5. You’ll Help The Bride Pee
Wedding dresses are a b*tch to potty in. You’ll need to hold it up for her while she yanks her Spanx down and hover-pees during the wedding. You’re there to be a supportive friend.
6. You’ll Never Talk To Half These Girls Again
Like, no, you aren’t REALLY besties with the groom-to-be’s cousin or the bride’s roommate from college. You just have to pretend to be for the year leading up to the wedding. You’ll see each other hammered; you may spoon while you’re drunk. You may even talk about how you’re sooooo glad you’re finally meeting and you’re totally gonna hang out this summer. You won’t. You’re forever bound by this f*cking wedding and the ugly dresses you’re all sporting, though, so that’s something.
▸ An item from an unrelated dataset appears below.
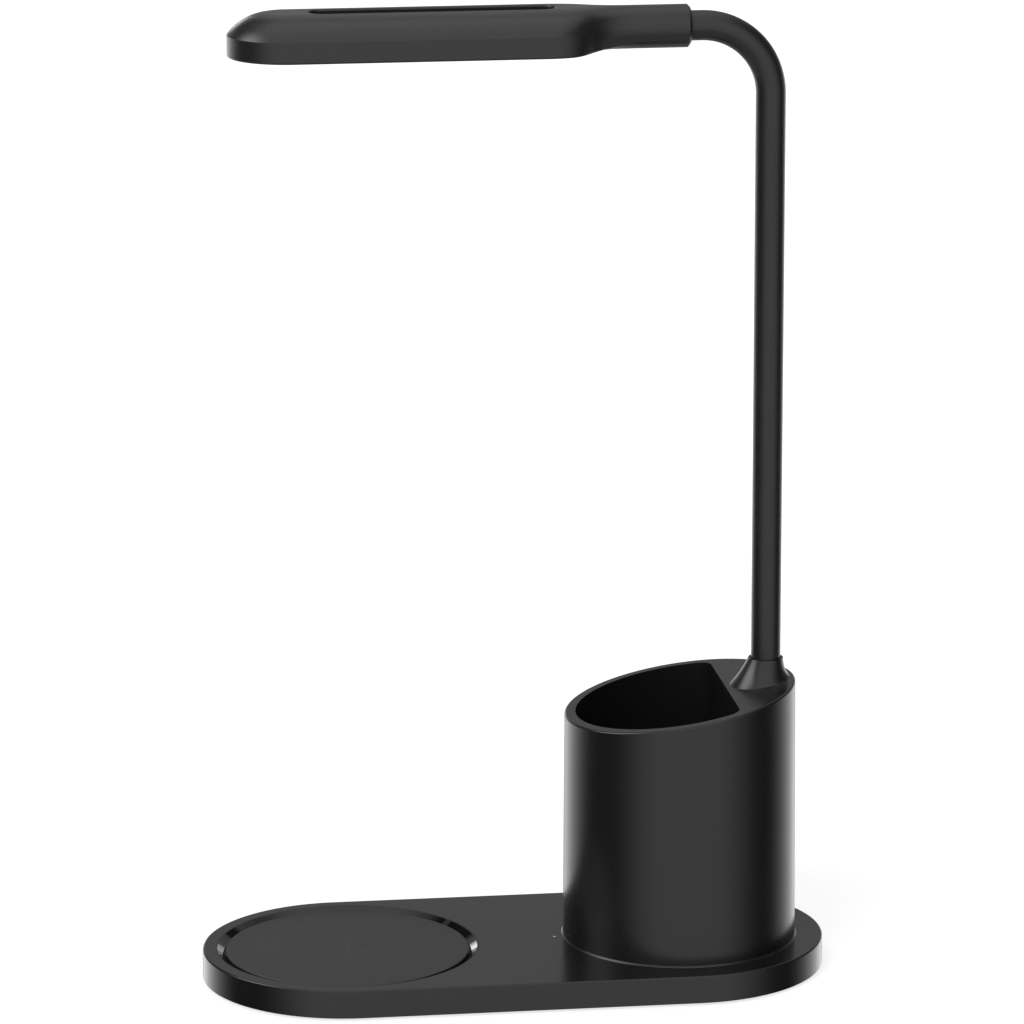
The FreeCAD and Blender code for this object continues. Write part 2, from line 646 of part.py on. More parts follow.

7. It’s Your Duty To Party
I don’t care if you boofed all the drugs and got too f*cked up during the rehearsal dinner to party during the wedding. It’s your job as a bridesmaid to dance, make all the other guests dance, take shots, and assure the bride and groom that this is LITERALLY THE BEST WEDDING EVER. Leaving early is not an option. Suck it up, buttercup.
8. Saying No Is OK
Like, if the bride is asking you to buy a $1,000 dress or demanding you come to her bachelorette party in Mexico or that you buy her a $200 massage a day before the wedding, don’t feel like you have to just cause you signed up to be a bridesmaid. I mean, try not to be the b*tch that’s saying no to everything (“I can’t wear these shoes cause they don’t match my complexion” is different than “I really don’t want to cut my hair into a pixie cut so that you’re the only one with long hair”), but if you feel like the bride is completely out of control, it’s okay to check her.
Images: Andre Hunter, Unsplash; Giphy (4)
Wedding season has descended upon us. At any given time from June through September you may have to sit through an outdoor carnival themed hipster wedding, a classy vineyard wedding, or even a fucking non-airconditioned reception in a barn. So rude. But being a good wedding guest takes some learnin’, and if you’re not willing to not be a dick and follow our rules, then maybe you don’t get to go partake in the six-hour open bar, potential for one-night stands, or shithole DJ yelling “GET YOUR HANDS UP” or “WOOO” every three minutes. It’s gonna be a great time, guys. Here are some rules of wedding guest etiquette you need to follow if you want to sit with us (or more accurately, your friends at the next wedding—you get it). These summer wedding faux pas are social suicide.
1. Show Up In Minimal Clothing
Oh no, no, no. You aren’t going to the CLERRRBBB. You’re going to a fucking wedding. I get that the cute matching crop top and miniskirt set and 5-inch wedges will look totally fetch and def get you laid (which is like, so important cause it’s been a while and you’re starting to see sounds), but try to fucking chill. If you’re approaching 30, you shouldn’t be wearing a dress that’s six inches or more above the knee. And NO CROP TOPS (Scheana). Catholic school rules apply. No offense, but it’s true.
2. Wear White
This goes for any season, but it’s easiest to make the mistake when it’s fucking 95 degrees outside and the eighth circle of hell seems a lot closer temperature-wise than usual. Do not wear fucking white or anything remotely close to it. Only the bride should be in white/cream/champagne/blush (whatever) so don’t wear anything even CLOSE. You’re tacky if you do, and the bride’s mom will def tackle you because HOW DARE YOU UPSTAGE MY BABY. If you have to even ask if the color you’re thinking of wearing is too close to white, it is, and you need to put it back in the closet and save it for brunch or whatever.
3. Get Too Turnt
Again, this kinda goes for all seasons, but it’s easiest to fuck up during the summer. It’s hot, there’s an open bar, and wine spritzers go down reaaaaaal easy this time of the year. Try drinking a glass of water after each boozy drink so that you a) stay hydrated and b) don’t end up blacking out by the time the reception rolls around. No hoodrat shit.
4. Skip Deodorant
Yikes. I shouldn’t have to explain this one, but it’s hot. You may end up in a church without an AC, or you may end up wearing something that shows how much of a disgusting person you really are. Wear some fucking deodorant and bring a travel size one with you to reapply if needed. No one wants to smell your funk.
5. Bitch About How Hot It Is
WE GET IT. There’s nothing the bride can do about the heat wave, and I PROMISE she’s hotter in that 40 layer tulle ballgown than you are with your bare legs and updo. Get that bitch a mister and be nice.
6. Think You’re Too Good For Sunscreen
If this wedding is going to be outdoors at literally any point during the day, lather up. You don’t want some weird tan lines from your strappy cocktail dress, do you? Also, if you’re looking to hook up and you were outside without sunscreen, how long until your pink nose and lobster-like redness deter every eligible bachelor in the vicinity? I give it a few hours.